## TO DO
Start at the line containing "const basketball = new THREE.Group();" and stop at the line containing "low, high = Vector((1e9,)"; copy those lines exactly, both ends included, and no others.

## MATERIAL
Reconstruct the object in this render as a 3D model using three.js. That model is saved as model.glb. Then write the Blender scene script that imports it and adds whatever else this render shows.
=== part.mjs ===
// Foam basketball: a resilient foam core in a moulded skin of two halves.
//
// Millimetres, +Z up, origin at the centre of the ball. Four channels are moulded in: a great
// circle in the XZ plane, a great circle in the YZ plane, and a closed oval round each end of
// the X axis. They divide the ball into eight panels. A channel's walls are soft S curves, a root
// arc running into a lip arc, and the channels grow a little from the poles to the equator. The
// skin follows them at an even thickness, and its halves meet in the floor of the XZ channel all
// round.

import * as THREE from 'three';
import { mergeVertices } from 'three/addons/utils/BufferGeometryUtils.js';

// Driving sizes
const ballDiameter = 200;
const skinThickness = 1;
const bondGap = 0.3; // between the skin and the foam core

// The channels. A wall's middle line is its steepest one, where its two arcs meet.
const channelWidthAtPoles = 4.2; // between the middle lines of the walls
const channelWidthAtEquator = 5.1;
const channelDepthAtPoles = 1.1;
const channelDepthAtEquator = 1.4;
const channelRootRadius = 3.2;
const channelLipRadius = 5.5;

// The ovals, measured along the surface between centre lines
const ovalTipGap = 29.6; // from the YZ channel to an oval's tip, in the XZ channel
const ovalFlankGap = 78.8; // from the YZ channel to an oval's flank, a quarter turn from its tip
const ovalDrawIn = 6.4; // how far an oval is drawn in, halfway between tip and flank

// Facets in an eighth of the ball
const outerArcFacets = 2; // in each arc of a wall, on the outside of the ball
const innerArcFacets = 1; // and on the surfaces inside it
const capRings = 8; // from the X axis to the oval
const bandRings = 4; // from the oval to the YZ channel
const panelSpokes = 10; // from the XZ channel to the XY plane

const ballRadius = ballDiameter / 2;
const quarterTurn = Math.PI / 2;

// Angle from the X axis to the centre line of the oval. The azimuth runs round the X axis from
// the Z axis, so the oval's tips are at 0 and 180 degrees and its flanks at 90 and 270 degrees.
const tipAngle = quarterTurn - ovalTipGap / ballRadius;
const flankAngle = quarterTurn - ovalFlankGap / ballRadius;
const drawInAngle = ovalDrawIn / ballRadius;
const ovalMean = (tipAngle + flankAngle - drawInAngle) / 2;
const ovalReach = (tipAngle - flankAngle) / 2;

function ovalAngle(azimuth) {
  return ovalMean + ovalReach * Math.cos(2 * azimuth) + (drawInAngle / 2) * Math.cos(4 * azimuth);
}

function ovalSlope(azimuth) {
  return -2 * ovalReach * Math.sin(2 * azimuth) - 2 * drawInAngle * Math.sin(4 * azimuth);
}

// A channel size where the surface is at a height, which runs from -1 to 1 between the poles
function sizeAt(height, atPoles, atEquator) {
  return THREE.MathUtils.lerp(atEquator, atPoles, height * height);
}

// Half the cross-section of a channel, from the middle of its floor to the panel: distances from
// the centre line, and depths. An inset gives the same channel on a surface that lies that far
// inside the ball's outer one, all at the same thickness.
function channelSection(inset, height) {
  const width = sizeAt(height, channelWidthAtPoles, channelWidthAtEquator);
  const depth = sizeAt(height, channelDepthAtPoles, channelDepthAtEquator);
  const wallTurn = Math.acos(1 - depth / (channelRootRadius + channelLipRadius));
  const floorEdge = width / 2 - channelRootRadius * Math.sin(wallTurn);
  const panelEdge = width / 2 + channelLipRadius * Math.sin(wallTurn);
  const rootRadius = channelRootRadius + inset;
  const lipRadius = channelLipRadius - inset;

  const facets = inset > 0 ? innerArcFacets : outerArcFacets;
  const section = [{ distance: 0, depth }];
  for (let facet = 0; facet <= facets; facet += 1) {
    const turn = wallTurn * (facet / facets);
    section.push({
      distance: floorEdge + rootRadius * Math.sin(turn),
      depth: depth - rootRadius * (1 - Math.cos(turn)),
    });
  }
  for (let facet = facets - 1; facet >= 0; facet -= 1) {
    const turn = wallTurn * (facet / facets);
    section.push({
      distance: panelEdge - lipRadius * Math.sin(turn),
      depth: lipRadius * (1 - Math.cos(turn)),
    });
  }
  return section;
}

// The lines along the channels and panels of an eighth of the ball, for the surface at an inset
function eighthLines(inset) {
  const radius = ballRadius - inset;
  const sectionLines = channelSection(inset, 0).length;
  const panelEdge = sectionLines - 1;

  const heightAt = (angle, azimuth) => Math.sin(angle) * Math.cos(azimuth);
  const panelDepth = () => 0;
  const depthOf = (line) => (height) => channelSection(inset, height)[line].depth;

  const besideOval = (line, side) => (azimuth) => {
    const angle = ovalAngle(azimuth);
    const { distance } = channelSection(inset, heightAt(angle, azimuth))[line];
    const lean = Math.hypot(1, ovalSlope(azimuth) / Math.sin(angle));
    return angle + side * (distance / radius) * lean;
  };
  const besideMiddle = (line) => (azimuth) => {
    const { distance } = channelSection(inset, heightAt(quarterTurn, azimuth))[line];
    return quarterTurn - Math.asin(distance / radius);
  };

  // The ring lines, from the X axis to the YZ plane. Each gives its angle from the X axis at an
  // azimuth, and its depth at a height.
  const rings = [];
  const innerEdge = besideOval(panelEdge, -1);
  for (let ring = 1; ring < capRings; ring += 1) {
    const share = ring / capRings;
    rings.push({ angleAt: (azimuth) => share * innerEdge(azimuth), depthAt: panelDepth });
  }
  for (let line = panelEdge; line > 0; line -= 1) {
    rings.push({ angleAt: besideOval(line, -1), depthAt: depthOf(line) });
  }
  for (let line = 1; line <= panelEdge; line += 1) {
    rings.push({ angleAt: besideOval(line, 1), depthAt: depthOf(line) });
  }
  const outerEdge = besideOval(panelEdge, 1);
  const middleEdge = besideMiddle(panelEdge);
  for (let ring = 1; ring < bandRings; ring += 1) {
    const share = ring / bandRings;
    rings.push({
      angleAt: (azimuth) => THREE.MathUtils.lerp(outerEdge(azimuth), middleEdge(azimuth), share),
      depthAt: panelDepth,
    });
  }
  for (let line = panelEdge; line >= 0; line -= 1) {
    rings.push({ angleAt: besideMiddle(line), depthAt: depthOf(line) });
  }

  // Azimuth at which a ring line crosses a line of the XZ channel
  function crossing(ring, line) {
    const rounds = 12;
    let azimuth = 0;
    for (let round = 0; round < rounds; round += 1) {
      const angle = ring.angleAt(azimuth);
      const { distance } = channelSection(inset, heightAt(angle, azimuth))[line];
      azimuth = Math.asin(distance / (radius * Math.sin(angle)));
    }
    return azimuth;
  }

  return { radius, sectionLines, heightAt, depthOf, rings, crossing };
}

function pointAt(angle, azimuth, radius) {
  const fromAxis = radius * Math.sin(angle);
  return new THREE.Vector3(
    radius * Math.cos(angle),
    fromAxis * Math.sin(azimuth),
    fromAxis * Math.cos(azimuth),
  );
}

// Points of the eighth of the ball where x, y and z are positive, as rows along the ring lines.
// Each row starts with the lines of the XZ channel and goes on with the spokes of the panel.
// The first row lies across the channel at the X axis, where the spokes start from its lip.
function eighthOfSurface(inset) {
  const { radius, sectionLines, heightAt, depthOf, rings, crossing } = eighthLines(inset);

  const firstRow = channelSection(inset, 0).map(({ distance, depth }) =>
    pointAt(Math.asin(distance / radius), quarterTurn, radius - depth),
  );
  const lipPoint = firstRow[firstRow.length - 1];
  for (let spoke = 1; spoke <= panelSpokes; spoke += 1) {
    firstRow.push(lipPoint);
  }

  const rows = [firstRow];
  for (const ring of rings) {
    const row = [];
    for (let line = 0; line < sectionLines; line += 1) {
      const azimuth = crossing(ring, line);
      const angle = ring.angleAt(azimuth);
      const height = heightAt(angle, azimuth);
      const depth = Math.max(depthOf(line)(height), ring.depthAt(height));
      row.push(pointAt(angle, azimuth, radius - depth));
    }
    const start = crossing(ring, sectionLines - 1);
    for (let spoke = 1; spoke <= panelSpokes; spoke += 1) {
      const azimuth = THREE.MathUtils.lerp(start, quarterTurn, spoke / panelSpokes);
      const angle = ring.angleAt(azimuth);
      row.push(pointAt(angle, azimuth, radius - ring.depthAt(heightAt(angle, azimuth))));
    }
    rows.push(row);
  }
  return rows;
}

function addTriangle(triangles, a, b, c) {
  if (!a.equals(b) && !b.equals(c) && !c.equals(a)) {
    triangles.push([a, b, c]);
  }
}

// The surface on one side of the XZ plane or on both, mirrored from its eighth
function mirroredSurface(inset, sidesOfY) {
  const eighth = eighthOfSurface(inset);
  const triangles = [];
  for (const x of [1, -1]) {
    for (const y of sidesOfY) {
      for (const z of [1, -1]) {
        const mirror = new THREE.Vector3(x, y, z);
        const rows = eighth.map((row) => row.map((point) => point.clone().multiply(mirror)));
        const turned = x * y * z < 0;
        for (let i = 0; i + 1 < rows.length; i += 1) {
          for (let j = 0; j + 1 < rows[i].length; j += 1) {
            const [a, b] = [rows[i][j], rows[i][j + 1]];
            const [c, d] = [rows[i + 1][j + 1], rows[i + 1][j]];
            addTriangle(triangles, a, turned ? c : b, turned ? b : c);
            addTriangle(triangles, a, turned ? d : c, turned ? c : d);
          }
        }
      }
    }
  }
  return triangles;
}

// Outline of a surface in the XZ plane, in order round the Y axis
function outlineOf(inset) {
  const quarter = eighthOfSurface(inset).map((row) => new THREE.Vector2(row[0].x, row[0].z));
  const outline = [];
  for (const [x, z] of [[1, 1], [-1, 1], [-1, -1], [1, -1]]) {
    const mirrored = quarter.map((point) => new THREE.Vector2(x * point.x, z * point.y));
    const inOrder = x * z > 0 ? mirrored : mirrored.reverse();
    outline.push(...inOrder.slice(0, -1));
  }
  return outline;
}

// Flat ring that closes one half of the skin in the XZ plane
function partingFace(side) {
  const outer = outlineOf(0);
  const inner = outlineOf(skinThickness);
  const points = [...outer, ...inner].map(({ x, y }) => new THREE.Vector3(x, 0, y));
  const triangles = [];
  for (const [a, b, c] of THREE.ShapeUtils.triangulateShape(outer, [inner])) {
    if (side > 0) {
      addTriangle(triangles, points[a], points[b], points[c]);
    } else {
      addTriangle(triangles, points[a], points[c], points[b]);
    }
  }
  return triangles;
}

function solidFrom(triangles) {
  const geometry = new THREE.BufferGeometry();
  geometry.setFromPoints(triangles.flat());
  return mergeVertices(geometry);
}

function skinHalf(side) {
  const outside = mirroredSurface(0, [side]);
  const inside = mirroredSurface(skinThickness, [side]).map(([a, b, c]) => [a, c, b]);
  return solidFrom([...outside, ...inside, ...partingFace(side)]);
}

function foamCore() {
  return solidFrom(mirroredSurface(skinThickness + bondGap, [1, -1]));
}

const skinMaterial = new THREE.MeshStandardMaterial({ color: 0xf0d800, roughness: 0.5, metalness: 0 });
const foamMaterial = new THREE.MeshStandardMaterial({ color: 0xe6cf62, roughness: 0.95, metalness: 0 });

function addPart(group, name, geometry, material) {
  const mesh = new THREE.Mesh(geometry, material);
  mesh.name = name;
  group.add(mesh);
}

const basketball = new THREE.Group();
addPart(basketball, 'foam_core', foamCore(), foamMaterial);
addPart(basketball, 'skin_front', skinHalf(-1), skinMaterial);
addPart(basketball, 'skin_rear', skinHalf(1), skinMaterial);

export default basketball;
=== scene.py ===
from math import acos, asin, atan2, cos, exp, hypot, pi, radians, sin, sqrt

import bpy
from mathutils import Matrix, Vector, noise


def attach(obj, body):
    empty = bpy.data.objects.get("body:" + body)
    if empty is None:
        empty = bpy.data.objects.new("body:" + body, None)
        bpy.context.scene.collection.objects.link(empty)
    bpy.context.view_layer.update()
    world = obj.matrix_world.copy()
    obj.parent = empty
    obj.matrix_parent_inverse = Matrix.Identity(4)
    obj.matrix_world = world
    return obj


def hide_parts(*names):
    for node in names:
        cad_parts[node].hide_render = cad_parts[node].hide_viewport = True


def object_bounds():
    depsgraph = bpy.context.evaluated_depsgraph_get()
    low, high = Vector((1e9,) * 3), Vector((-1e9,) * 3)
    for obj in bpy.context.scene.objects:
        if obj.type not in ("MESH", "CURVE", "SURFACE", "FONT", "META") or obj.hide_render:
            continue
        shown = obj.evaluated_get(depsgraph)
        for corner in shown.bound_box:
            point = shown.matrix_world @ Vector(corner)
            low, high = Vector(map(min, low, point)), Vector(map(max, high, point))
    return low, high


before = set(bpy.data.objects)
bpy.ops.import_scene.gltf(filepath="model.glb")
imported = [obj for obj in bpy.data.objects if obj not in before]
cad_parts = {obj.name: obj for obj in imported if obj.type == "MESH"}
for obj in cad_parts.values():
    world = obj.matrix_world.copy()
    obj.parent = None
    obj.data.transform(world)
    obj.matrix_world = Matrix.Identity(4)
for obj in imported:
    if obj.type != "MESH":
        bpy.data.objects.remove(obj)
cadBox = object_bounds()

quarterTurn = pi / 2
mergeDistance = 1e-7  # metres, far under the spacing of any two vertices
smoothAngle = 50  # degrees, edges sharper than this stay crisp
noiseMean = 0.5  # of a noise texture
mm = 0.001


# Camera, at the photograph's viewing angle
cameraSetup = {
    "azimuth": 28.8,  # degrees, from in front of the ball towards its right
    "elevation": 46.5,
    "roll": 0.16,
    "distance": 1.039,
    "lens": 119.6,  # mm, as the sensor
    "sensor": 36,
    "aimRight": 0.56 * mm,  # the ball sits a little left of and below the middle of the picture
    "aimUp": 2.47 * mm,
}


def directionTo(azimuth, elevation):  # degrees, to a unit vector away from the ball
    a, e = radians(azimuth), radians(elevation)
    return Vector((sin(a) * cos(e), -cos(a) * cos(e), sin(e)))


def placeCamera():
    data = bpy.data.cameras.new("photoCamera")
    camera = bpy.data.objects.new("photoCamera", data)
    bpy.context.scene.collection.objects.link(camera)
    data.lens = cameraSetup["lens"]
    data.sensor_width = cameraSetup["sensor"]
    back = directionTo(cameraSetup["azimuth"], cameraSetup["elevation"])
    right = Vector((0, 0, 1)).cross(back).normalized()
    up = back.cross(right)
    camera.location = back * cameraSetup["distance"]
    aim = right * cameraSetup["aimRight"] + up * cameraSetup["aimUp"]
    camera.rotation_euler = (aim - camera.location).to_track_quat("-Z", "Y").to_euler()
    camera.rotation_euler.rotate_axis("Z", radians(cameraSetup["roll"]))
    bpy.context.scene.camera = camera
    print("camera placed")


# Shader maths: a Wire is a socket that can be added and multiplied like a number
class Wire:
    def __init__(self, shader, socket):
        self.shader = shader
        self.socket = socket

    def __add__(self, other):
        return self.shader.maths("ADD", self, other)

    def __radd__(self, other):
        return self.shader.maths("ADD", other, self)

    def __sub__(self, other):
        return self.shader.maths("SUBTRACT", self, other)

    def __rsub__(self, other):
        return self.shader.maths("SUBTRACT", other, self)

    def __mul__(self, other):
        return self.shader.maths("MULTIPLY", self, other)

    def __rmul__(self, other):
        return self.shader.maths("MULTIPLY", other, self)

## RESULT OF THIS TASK
const basketball = new THREE.Group();
addPart(basketball, 'foam_core', foamCore(), foamMaterial);
addPart(basketball, 'skin_front', skinHalf(-1), skinMaterial);
addPart(basketball, 'skin_rear', skinHalf(1), skinMaterial);

export default basketball;
=== scene.py ===
from math import acos, asin, atan2, cos, exp, hypot, pi, radians, sin, sqrt

import bpy
from mathutils import Matrix, Vector, noise


def attach(obj, body):
    empty = bpy.data.objects.get("body:" + body)
    if empty is None:
        empty = bpy.data.objects.new("body:" + body, None)
        bpy.context.scene.collection.objects.link(empty)
    bpy.context.view_layer.update()
    world = obj.matrix_world.copy()
    obj.parent = empty
    obj.matrix_parent_inverse = Matrix.Identity(4)
    obj.matrix_world = world
    return obj


def hide_parts(*names):
    for node in names:
        cad_parts[node].hide_render = cad_parts[node].hide_viewport = True


def object_bounds():
    depsgraph = bpy.context.evaluated_depsgraph_get()
    low, high = Vector((1e9,) * 3), Vector((-1e9,) * 3)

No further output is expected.